-- START OF Raw data --

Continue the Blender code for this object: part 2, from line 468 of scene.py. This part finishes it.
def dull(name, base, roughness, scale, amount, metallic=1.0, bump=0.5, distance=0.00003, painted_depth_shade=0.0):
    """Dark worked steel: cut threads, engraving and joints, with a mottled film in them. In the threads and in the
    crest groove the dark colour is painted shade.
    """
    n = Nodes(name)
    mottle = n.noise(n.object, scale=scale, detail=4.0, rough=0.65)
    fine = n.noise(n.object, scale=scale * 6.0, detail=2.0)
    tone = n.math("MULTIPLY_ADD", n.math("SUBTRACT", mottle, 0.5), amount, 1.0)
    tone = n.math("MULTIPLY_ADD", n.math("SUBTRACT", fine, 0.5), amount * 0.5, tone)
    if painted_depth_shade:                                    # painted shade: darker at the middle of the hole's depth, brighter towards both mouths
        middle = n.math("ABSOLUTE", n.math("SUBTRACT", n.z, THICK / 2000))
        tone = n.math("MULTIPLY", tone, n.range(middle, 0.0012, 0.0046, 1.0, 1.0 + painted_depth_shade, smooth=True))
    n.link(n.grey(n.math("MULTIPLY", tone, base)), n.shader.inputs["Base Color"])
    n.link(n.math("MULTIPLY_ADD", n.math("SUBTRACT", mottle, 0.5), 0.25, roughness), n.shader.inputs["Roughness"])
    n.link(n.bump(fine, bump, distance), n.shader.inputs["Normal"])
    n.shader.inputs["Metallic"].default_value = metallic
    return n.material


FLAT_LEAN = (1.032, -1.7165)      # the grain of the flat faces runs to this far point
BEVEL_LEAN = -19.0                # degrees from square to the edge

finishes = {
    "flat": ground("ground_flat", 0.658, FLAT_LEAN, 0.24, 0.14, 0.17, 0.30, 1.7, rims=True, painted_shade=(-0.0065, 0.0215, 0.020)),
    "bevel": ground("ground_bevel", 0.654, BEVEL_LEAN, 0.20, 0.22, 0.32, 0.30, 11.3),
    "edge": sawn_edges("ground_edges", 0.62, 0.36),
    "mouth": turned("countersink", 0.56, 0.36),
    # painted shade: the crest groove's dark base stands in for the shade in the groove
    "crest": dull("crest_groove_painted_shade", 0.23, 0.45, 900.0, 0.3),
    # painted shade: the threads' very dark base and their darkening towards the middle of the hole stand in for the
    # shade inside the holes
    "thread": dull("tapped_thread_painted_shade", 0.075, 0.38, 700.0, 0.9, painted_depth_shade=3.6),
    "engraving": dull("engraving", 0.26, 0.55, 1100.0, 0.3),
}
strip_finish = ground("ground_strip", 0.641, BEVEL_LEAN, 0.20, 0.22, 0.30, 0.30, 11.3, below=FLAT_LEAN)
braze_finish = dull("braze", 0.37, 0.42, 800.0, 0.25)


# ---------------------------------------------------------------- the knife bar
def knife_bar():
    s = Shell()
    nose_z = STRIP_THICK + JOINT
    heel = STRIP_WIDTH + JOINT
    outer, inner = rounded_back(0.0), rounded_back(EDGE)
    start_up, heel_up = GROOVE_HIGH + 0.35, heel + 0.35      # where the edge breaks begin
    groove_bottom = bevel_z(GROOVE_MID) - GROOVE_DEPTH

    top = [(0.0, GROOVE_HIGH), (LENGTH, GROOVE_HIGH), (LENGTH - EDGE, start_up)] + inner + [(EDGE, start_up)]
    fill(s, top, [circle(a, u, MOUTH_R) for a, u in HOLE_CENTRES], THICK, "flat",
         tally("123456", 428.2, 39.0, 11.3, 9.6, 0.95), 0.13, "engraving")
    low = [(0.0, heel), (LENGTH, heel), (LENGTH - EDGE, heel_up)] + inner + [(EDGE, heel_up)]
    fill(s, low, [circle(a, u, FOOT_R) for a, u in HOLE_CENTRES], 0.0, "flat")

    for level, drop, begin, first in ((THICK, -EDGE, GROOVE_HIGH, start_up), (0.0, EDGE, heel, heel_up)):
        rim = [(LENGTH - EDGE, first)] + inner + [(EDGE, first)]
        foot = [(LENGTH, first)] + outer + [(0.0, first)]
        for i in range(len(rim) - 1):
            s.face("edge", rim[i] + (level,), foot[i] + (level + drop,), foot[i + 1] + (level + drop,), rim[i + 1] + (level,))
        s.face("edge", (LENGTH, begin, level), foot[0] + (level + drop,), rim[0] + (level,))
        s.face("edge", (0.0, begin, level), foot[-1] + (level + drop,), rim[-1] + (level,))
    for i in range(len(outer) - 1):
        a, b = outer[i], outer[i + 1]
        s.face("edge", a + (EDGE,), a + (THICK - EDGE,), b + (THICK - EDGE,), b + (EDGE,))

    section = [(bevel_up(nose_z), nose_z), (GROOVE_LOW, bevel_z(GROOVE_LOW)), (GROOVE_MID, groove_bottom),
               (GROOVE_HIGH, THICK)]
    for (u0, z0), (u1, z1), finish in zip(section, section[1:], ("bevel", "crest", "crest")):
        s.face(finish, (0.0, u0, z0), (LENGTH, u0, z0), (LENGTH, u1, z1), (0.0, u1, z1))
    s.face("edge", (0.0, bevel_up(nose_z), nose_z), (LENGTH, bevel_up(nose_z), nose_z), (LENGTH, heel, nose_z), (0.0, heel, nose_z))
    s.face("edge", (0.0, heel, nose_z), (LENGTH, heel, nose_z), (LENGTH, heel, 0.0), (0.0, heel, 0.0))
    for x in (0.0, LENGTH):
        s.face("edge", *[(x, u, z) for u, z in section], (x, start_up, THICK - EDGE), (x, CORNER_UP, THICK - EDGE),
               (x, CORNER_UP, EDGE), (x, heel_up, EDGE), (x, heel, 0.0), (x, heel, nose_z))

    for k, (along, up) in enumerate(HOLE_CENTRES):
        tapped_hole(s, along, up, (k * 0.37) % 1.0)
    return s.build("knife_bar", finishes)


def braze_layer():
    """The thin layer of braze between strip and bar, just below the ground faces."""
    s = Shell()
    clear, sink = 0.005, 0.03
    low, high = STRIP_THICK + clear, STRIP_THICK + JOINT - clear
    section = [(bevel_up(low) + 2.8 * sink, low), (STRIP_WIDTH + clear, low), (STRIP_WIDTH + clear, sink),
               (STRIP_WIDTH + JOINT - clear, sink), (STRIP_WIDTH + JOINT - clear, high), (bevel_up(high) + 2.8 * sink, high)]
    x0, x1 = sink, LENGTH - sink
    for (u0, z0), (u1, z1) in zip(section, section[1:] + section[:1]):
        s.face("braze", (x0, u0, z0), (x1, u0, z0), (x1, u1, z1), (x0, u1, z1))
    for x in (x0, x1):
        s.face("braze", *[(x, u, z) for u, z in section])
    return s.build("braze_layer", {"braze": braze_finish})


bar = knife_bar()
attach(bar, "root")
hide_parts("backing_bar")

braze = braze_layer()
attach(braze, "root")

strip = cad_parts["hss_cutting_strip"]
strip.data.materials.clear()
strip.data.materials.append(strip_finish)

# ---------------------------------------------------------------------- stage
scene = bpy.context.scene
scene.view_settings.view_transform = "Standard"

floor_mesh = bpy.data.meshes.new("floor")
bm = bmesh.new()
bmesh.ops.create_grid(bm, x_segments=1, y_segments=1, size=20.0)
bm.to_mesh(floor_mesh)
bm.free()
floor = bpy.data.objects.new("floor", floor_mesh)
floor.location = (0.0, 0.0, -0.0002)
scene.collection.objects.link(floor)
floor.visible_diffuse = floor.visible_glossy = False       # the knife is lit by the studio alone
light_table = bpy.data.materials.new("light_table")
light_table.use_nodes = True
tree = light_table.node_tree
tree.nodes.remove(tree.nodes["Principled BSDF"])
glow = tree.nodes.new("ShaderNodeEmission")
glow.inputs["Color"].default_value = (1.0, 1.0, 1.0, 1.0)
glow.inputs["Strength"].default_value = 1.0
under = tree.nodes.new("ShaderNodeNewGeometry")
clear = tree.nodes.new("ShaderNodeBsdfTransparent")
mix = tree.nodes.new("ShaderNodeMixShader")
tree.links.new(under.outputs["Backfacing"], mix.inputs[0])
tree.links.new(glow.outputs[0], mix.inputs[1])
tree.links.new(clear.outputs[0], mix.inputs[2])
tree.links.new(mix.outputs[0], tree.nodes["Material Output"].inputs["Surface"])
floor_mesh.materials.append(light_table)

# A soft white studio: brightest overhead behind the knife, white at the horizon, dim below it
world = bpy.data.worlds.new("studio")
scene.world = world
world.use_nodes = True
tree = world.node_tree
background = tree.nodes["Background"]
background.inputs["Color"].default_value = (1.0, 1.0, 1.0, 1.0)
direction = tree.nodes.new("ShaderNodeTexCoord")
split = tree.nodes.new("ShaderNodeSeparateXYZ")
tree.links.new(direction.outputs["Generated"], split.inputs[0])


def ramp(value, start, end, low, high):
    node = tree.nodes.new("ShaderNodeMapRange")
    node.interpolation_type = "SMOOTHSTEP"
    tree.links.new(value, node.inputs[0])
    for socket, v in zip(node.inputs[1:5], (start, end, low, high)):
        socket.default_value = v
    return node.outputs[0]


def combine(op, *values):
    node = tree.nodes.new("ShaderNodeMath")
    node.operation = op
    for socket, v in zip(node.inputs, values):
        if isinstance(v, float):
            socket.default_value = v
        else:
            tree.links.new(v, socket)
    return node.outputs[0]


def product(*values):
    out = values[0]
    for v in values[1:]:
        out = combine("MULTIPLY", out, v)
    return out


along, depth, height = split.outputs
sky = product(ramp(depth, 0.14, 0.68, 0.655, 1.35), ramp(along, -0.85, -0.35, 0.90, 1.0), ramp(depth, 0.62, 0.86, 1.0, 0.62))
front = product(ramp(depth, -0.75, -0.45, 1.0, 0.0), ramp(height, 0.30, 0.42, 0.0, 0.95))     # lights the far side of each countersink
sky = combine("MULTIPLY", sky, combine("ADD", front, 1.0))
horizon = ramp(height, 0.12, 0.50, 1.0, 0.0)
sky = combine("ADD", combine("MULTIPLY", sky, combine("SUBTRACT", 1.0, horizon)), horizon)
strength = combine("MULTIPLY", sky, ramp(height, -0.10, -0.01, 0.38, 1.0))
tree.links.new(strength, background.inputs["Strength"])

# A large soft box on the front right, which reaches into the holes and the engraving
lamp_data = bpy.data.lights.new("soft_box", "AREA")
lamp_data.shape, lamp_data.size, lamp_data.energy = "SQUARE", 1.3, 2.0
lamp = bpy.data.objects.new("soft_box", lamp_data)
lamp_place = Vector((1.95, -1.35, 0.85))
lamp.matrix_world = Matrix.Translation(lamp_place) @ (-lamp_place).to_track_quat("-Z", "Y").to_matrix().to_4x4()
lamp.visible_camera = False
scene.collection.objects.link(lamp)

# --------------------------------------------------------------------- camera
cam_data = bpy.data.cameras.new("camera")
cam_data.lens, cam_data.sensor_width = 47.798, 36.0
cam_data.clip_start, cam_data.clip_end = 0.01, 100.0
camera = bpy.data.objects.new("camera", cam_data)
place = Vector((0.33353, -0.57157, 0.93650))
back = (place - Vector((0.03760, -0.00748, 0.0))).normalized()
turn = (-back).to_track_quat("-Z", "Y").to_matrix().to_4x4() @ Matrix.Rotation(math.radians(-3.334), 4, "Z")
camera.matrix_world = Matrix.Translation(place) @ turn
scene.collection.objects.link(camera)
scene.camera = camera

-- END OF Raw data --

■ Exercise brief
Copy all the lines above that hold the string "this".

■ Answer to the problem
Continue the Blender code for this object: part 2, from line 468 of scene.py. This part finishes it.
FLAT_LEAN = (1.032, -1.7165)      # the grain of the flat faces runs to this far point